Fishery Management ...

The Good the Bad and the Ugly

Excuse me waiter, I’ll have the mechanically separated, previously frozen, hormone-infused chicken breast, please.

That’s what we’ll be ordering at our favorite restaurants one day if our fishery management groups stay on the path they’re currently on. Beginning in January, offshore anglers will no longer be able to harvest red snapper or grouper from the Atlantic’s federal waters.

And the worst part? Recreational and commercial anglers’ objections to these closures were countered with “fishy” science and statistics. Anglers and captains—many of who have been fishing off Central Florida for decades—were being told by government scientists that those bottom fish they seek have been dwindling in numbers. Try telling that to fishermen who know their waters intimately and are seeing more fish than they have in years.

Back in October I spent a day offshore Sebastian. Twenty-five miles out were shrimp boats anchored up and cleaning out their nets. Floating behind their boat was a trail of death--dead juvenile flounder, croakers, sea robins and a slew of other species--all wasted in the pursuit of rock shrimp. Hundreds of larger fish were still stuck in the nets, drying in the sun. All of this by-catch could have been food for our snapper and grouper.
As a scuba diver, I’ve seen the amazing reefs that Central Florida has to offer. I cringe at the thought of nets and chains obliterating coral, sponges and rock formations—all for a few measly shrimp.

Every year our favorite reefs and bottom areas are abused by these heavy nets which drag and dredge along the bottom, but fishermen must suffer the consequences while that industry continues to flourish.
At a recent fishery council meeting, I witnessed a long-time charter captain spill his heart to a panel of scientists who were voting in the new rules. Nearly in tears, the captain—who raised his family on the living he made as a fisherman—could not make sense of the regulations which would soon be putting him out of business. He is not alone.

There is talk now of closing down all bottom fishing. Since mortality of undersized fish brought up from the deep is extremely high, it makes sense to close it all down. Could it be that strict size regulations are actually killing more fish? If someone weeds through ten undersized red snapper to finally catch a keeper, he is actually killing eleven snapper.

Here’s an idea. We could just keep the first fish to come up, then move somewhere else. Everyone keeps a few, regardless of size then calls it a day. Zero release mortality and happy fishermen.

The current problems bring to mind the redfish issues of the past. Huge schools of bull redfish were once netted to satisfy the nation’s blackened redfish craze. Doing so nearly wiped out their populations. Eventually the fishery was closed. Recreational fishermen could keep a few, but they were not to be commercially sold—they were given “game fish” status. Why not do this with our grouper and snapper?

I am an outdoorsman. I care about the places I hunt and fish, so I want to see them healthy and thriving. But I also enjoy knowing where my food comes from and I like being able to go out and get it myself.
OKAY! Enough of the political bs.
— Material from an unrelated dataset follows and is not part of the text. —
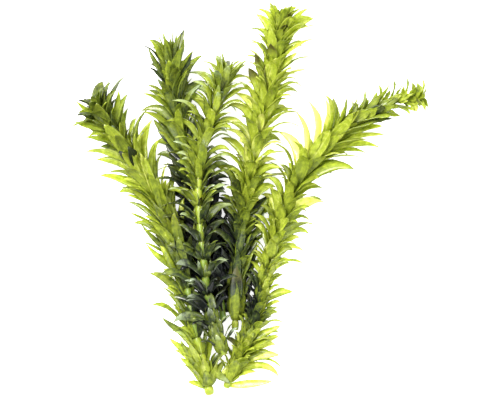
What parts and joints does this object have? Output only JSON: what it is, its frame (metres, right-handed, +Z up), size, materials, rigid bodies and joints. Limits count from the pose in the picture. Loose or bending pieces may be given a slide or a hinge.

Let’s talk fishing.

My brother and I got out last week, December 15th, on one of the days between the cold fronts. The bottom fishing was going off in 80-90 feet off Sebastian. Using live sardines, blue runners, octopus and cut fish we pulled in five mutton snapper up to 8 pounds, some 20” yellow tail snappers, three nice kingfish around twenty pounds each, some short gag and red grouper, and a slew of triggerfish and smaller snappers. It was definitely going off.

Inlet fishing has been good for flounder, especially on the first day of a cold front that sweeps through. Those blasts of cold really seem to get them fired up. I’ve been throwing jigs and small baits down there and I’ve only been catching small flounder…go figure. All the old timers and regulars down there who are using live mullet are doing great on some big doormats. Just gotta put your time in and be there when it’s on. Tide changes seem to be the best.

Seatrout are out of season right now, but you can bet they’re biting good on the flats. Wait until the sun rises a bit and fish the potholes and waist deep areas where they’ll concentrate. If I’m fishing down south around Sebastian, I like to fish around the tides. A high or incoming tide is always most productive, so pick up a tide chart at your surf shop or bait stop and plan accordingly. I like to use jerkbaits in red/white, funky chicken, or blue/silver.

Surf fishing is going good also. I’m actually headed out to the beach when I’m done writing this New Year’s fishing report. The pompano are hitting clams and sandfleas anywhere from Sebastian to Cocoa. They don’t seem to mind the dirty water lately or the rough seas, which I was surprised to see. Gotta use a little heavier sinkers, but fishing in blustery weather is a fair trade-off for some tasty pomps.